* Excerpted data
::::::::

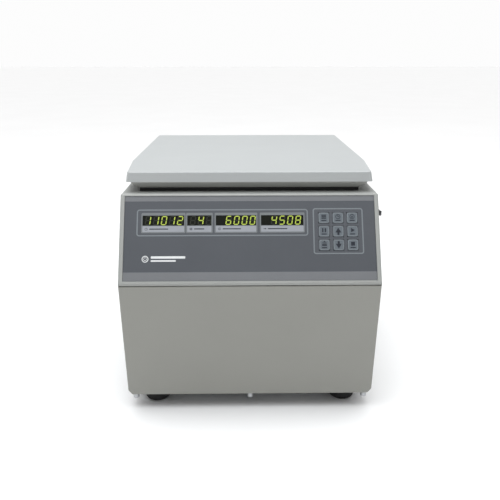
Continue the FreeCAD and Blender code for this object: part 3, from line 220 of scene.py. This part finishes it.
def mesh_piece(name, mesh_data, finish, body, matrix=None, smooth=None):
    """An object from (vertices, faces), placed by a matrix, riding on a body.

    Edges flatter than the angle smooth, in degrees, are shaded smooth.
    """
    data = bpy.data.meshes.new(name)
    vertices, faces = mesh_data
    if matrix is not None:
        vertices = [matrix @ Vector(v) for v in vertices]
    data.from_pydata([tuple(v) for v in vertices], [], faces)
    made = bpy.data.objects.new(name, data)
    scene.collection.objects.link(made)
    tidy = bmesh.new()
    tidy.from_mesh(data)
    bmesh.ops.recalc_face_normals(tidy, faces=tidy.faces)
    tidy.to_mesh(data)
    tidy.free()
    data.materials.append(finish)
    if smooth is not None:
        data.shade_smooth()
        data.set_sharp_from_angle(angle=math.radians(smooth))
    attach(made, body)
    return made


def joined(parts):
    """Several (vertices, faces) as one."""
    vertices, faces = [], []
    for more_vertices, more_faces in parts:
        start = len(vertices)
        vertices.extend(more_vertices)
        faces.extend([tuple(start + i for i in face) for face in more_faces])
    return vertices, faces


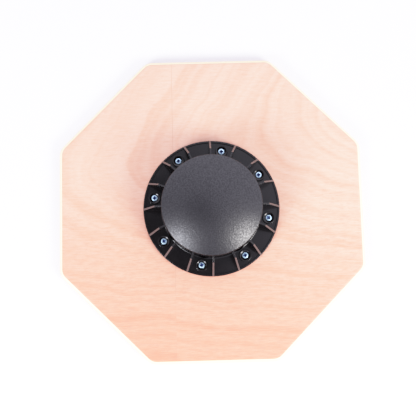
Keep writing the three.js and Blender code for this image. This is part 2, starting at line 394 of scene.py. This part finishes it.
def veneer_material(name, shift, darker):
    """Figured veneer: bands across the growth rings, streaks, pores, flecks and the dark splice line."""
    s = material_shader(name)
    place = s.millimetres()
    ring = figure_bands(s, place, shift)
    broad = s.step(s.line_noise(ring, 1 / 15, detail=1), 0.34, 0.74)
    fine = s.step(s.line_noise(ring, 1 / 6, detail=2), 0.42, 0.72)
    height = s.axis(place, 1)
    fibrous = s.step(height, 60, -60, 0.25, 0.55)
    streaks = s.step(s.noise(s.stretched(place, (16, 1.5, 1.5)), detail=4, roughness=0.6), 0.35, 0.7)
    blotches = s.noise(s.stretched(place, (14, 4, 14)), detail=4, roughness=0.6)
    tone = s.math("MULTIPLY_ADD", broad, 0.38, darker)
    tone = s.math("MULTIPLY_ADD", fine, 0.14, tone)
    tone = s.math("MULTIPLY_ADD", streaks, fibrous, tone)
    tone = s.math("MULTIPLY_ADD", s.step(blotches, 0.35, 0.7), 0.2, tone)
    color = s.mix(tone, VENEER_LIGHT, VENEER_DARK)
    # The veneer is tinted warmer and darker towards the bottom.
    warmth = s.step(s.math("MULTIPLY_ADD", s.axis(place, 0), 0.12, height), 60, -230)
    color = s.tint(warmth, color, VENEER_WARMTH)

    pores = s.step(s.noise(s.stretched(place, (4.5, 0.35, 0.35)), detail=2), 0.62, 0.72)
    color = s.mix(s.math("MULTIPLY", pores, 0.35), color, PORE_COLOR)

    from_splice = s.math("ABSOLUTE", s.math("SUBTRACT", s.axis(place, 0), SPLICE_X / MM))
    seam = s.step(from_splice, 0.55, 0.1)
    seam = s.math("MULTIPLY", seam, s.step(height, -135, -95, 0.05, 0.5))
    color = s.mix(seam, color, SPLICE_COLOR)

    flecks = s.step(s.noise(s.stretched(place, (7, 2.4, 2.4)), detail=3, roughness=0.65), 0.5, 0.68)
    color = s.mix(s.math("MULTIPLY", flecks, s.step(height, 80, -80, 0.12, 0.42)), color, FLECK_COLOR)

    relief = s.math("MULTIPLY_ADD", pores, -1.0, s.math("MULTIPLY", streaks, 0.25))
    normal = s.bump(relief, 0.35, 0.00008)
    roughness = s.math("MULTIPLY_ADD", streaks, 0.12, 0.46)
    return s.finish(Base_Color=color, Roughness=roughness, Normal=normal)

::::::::

* Written request
Begin at the top of the records above and quote each line exactly, ending with the line that contains "riding on a body.".

* Written answer
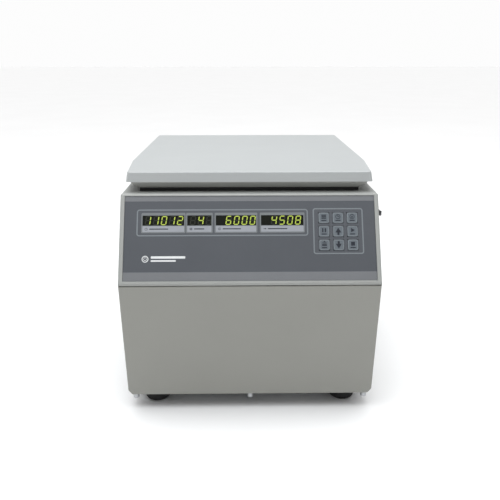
Continue the FreeCAD and Blender code for this object: part 3, from line 220 of scene.py. This part finishes it.
def mesh_piece(name, mesh_data, finish, body, matrix=None, smooth=None):
    """An object from (vertices, faces), placed by a matrix, riding on a body.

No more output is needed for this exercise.